Haitian teen finds a baby in the garbage in Haiti & decides to be the father

Haitian teen finds a baby in the garbage in Haiti & decides to be the father

Texas-based college student Jimmy Amisial was walking to a New Years Eve party in 2017 while visiting family in Haiti when he noticed a crowd of people gathered around a pile of trash. What he saw when he approached the onlookers crushed him: a crying 3-month-old boy, covered in ants and lying on top of the garbage.

“I was looking at the precious living soul, just crying, and my heart dropped to my throat,” said Amisial, who was 22 at the time.

Amisial picked up the baby and brought him home. He reported the incident to police, who made a report about the abandoned baby. Authorities said Amisial could become the child’s guardian. Amisial wasn’t sure — he tossed and turned at night, with doubts about how he could be a father — but eventually agreed and named the boy Emilio Angel Jeremiah.

“I took a leap of faith by doing that, even though I didn’t know what I was gonna do,” said Amisial.

Nearly five years later, Amisial is fighting to become Emilio’s adoptive father — and offer him a better life, potentially in the United States. Emilio currently lives with Amisial’s mother, Elicie Jean, in Haiti.

“I would like for me to be able to show him love and be financially stable, finish school and be able to take care of him and show him how to be great, show him love, how to be kind to people,” said Amisial.

In an online fundraiser, Amisial has raised nearly all of his $60,000 goal to pay the Haitian government for the costly adoption. The process began in 2019 and Amisial is hopeful that by next year, he’ll officially be Emilio’s father.

He said excess funds will be used for Emilio’s schooling in Haiti, to support the local orphanage in Emilio’s city and possibly to help pay for Amisial to finish his education.

Emilio will be turning 5 at the end of August. He and Amisial talk on WhatsApp calls a few times a week. Emilio is learning Spanish in addition to Haitian Creole and will be studying English this year. Amisial said the chatty kiddo loves playing basketball and soccer and has already learned the word “try.”

“He’s so fun to be around,” said Amisial, now 27. “I really miss him and I can’t wait to see him. Whenever I get the chance to go back, I will.”

Amisial’s been leaning on his mother to take care of Emilio while he’s been studying off and on in Texas, first at Texas Independent Baptist Seminary and Schools in Livingston and then at Texas State University in San Marcos, where he lives and hopes his family can join him soon.

Emery Sokoudjou, one of Amisial’s buddies from Texas State, said his friend has one of the biggest hearts of anybody he’s met.

He hopes Amisial and Emilio’s story can be an inspiration to others.

“I always told him, ‘Your story should be out there.’ It’s not even about the financial aspect of it (the donations), it’s about the social aspect of it. We live in a world that is so focused on social media, that we have actually forgotten the human part of it,” said Sokoudjou.

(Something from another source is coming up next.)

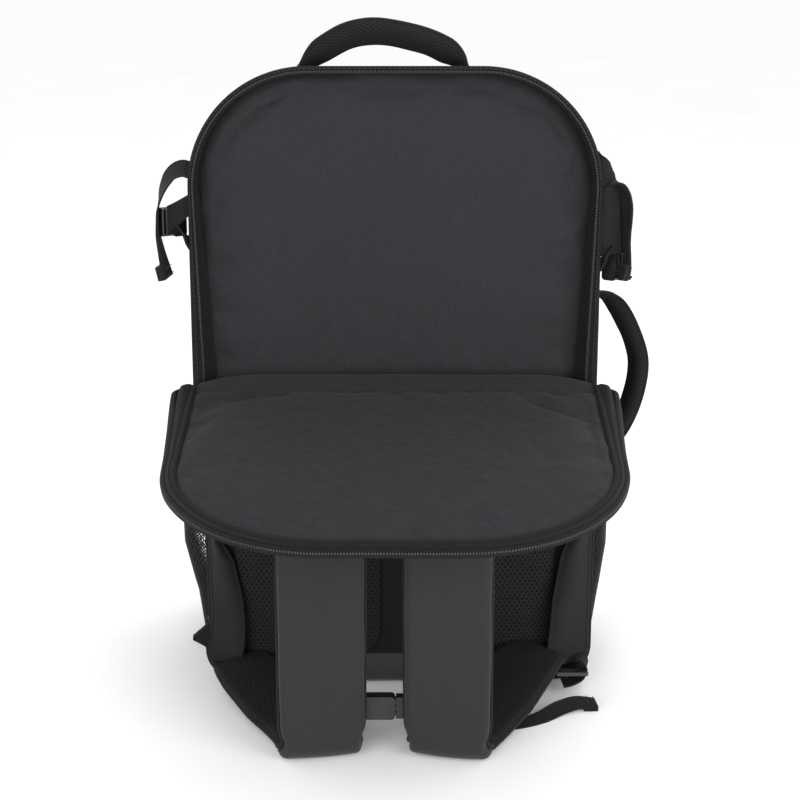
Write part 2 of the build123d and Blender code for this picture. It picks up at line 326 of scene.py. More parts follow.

Amisial’s own journey to the U.S. has not been an easy one. He volunteered at an orphanage in his home city of Gonaïves, Haiti, and sold bracelets made out of plastic Doritos bags and other trash, which helped him pay for his studies in Texas, where he had a student visa. However, he’s had to stop his communications studies due to financial hardships. Emilio and Amisial’s mother rely on his contributions to make ends meet in Haiti, where violence and poverty has only worsened in recent years — so bad, in fact, that Amisial hasn’t been able to visit his mom or Emilio since 2019.

Besides the adoption process, the heightened violence in Haiti and immigration issues are also keeping Amisial from the boy. He has a pending application for Temporary Protected Status, which Secretary of Homeland Security Alejandro N. Mayorkas announced for Haitians in May 2021, saying, “Haiti is currently experiencing serious security concerns, social unrest, an increase in human rights abuses, crippling poverty and lack of basic resources, which are exacerbated by the COVID-19 pandemic. After careful consideration, we determined that we must do what we can to support Haitian nationals in the United States until conditions in Haiti improve so they may safely return home.”

The deteriorating situation in Haiti worries Amisial about his family’s safety and makes him wonder if his dream of opening up his own orphanage in Haiti will come true.

“I would love to be in Haiti right now,” he said, but believes the prudent decision is to stay in the U.S. for now where he’s safe and can send money to Emilio.

Though logistical challenges are ahead, Amisial said he’s been blown away by the outpouring of financial support on the GoFundMe page from donors around the world to support his family’s journey, like Jason Wians.

“I was a Peace Corps volunteer in Haiti in Les Cayes. I didn’t adopt a child but I was able to bring a real good friend out of Haiti who is living his best life now. Good luck with everything,” Wians said.

More than a thousand individuals have donated to Amisial.

“The world can connect through love or kindness,” Amisial said. “I’ve never thought I did something that could connect the world like that.”